Mervyn King also launched a thinly veiled attack on the Government's high levels of public debt ahead of the credit crunch and revealed that the Bank of England is poised to embark on quantitative easing. His comments will raise fears that the UK banking sector and wider economy faces a long and painful road to recovery and that further banking bailouts may be required.
Giving evidence before MPs on the House of Commons' Treasury Select Committee, Mr King said it was "impossible to say" how much capital may be required to prop up the fragile UK banking sector, as it was dependent on the state of the global economy. "How much capital banks will need in the end is impossible to tell," Mr King added.
Mr King said it could take "many months" to identify the scale of the toxic assets held by banks and that the Government and the regulator were unlikely to reach a definite conclusion because "it was a situation that was constantly moving". He added it was crucial to "find out what is really on the balance sheets of our major banks".
The Governor told MPs that UK plc's debt levels before the credit crunch limited the scale of the Government's financial stimulus package.

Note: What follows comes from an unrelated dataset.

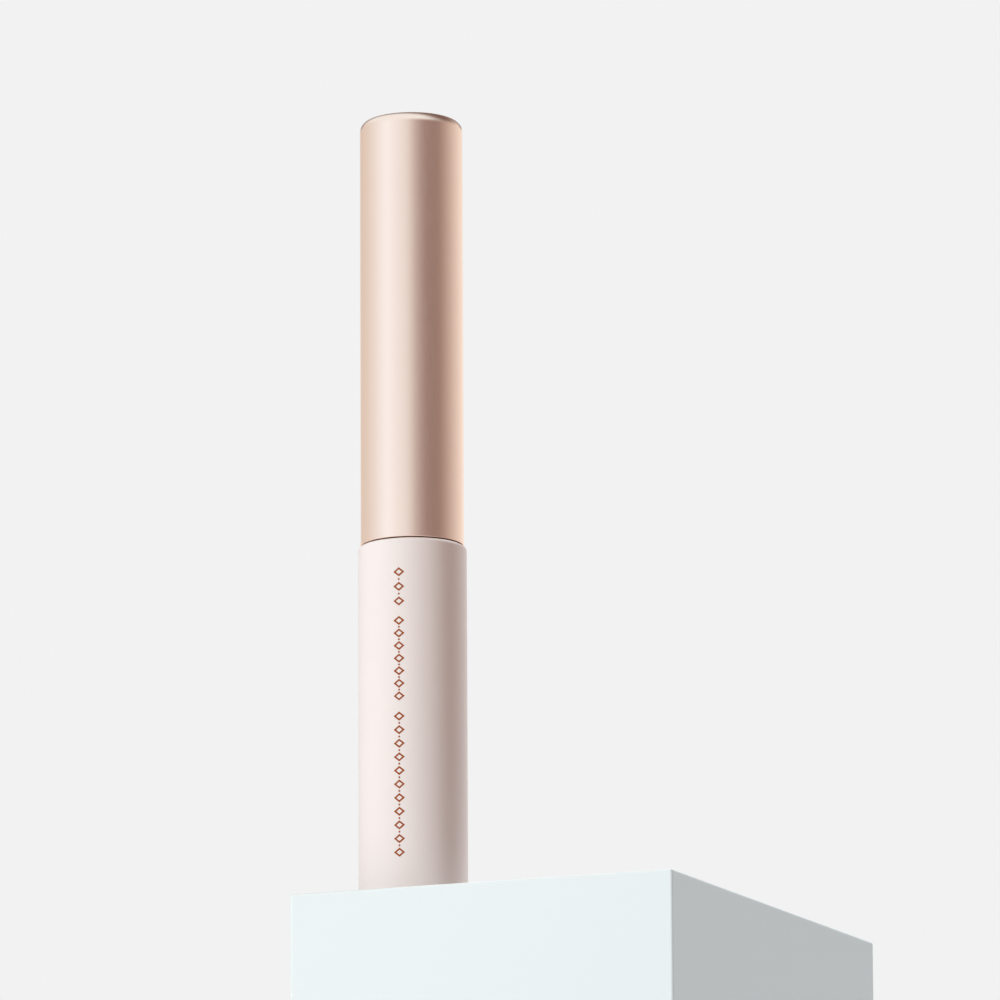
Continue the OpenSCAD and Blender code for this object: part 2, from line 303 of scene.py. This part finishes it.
def paper_label():
    """Paper with two printed rings and a dot of the shade inside."""
    s = Shader("label_paper", Roughness=0.6)
    r = s.radius()

    def line(at, half_width):
        return s.spread(s.math("ABSOLUTE", s.math("SUBTRACT", r, at)), half_width, half_width * 0.6)

    rings = s.math("MAXIMUM", line(5.6, 0.09), line(5.25, 0.05))
    dot = s.spread(r, 1.75, 1.68)
    paper = s.blend(s.noise(6.0, detail=5), rgb(0.83, 0.80, 0.76), rgb(0.88, 0.86, 0.82))
    printed = s.blend(rings, paper, rgb(0.45, 0.14, 0.05))
    s.drive("Base Color", s.blend(dot, printed, rgb(0.02, 0.017, 0.018)))
    s.wander(s.noise(8.0), 0.52, 0.66)
    s.bump(s.noise(16.0, detail=4), 0.2, 0.008)
    return s


def wet_paste():
    s = Shader("paste", Roughness=0.18, Coat_Weight=0.4, Coat_Roughness=0.12)
    s.drive("Base Color", s.blend(s.noise(0.8), rgb(0.009, 0.008, 0.009), rgb(0.016, 0.014, 0.015)))
    s.wander(s.noise(1.6, detail=4), 0.12, 0.32)
    s.bump(s.noise(1.4, detail=4), 0.5, 0.12)
    return s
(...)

Mr King said: "I do think public debt matters. We get to this crisis with levels of borrowing that were too high and that made it difficult."
Mr King told the MPs that the Bank expected to start quantitative easing, the so-called printing-money option, "in the next few months" when it would start to buy up assets to boost the money supply. But he warned: "We are not going to allow a great inflationary surge. The problem at present is not that the amount of money in the economy is growing too rapidly, threatening an inflationary surge, it's that the amount of money in the economy is growing too slowly."